When the wind swept across his body, it brought three distinct tactile sensations — a light breeze brushed over his skin soft as a feather; a stiff wind pressed against the surface of his body like cloth pulled taut; a gale struck his torso like a fist. Winds of different intensity served entirely different functions: light breezes carried away the faint heat of the ground; stiff winds balanced temperature differences between regions; gales dispersed the buildup of energy across broad expanses. Wind was not a single, uniform weather phenomenon — it possessed its own layers and division of labor.
The forms of the clouds between Heaven and Earth stirred a deep fascination in Pangu. Those white masses, condensed from water vapor, drifted slowly at high altitude — now gathering into heaps, now dispersing into sheets, now linking into a single unbroken cloud-layer blanketing the entire vault of the sky. The thickness and color of the cloud-layers directly determined whether rain would fall — thin clouds let light through, thick clouds blocked it, dark clouds held rain. The simplest cycle of water vapor between Heaven and Earth: it evaporated from the land's surface, rose into the sky, condensed into clouds at high altitude, accumulated within the clouds to the point of saturation, then fell back to the land's surface as rain.
When the sound of thunder reverberated through the space between Heaven and Earth, Pangu felt a primal awe. That sound was like a cry rising from the deepest veins of the world — not anger, not warning, but the unavoidable expression of energy in the moment of its release. Thunder traveled through the air far more slowly than light, and so it was long after the lightning flash that he heard the thunder's voice. That time-difference split light and sound into two separate events in his perception — first, a white blaze tearing through Heaven and Earth; then, much later, the roar that followed.
After the thunder, a faint scorched scent lingered in the air — not the smell of burned matter, but the residual trace of primordial qi instantaneously ionized under extreme energy. The scent was sharp and fresh, as though Heaven and Earth had been dis-infected by the lightning strike. Pangu drew a deep breath of that thunder-tinged air and felt a faint electric current travel along his respiratory passage into his body, leaving a slight tingling numbness on the tip of his tongue — the last trace left behind by the lightning in the air, an aftertaste of the bolt he had never before experienced.
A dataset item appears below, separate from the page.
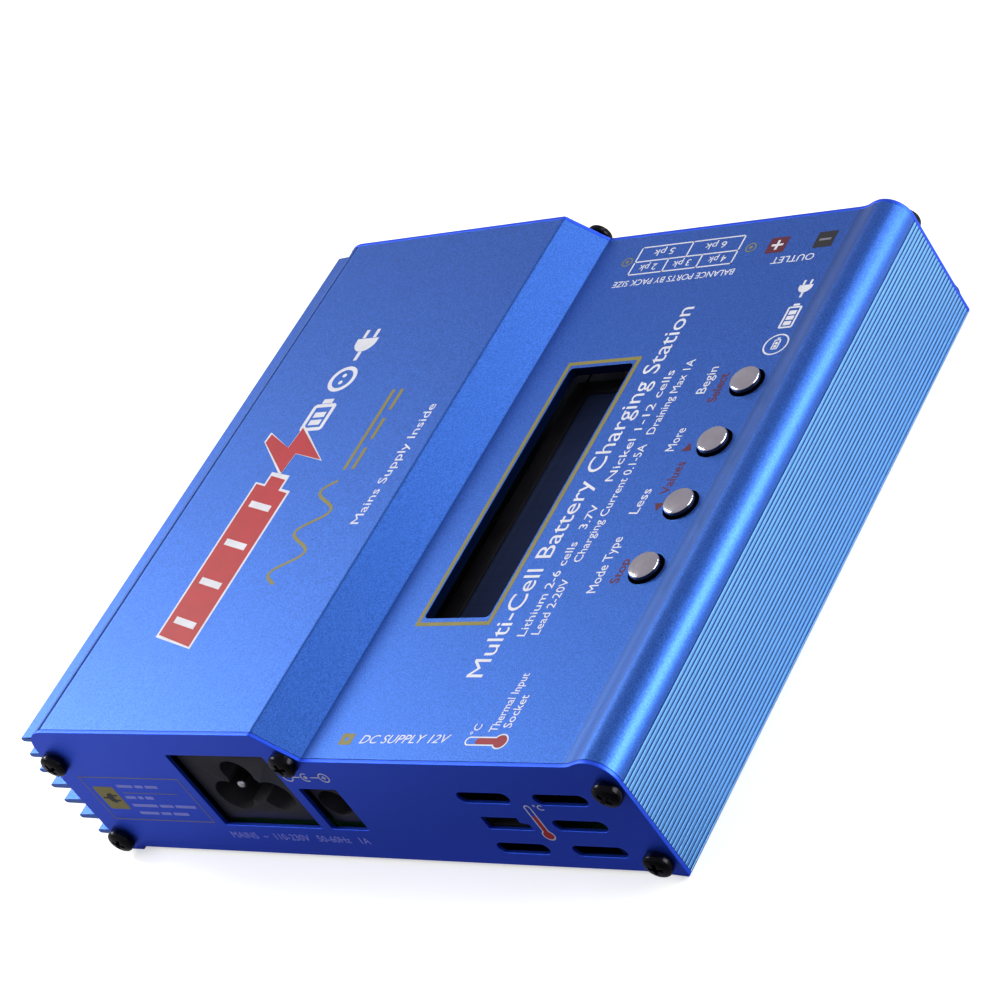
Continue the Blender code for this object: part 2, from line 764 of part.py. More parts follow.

On the surface of the Great Earth after the downpour, the first true puddles appeared. These puddles were not deep — at their deepest, they barely submerged the knuckles of his toes — but scattered across the earth's surface, they formed irregular mirrors, each reflecting the faint glow cast by the Celestial Dome. Pangu looked down at the reflections in those puddles and saw a small fragment of the dome's image floating upon the surface of the water — Heaven and Earth meeting in a single drop, in another way, a miniature universe captured in microcosm.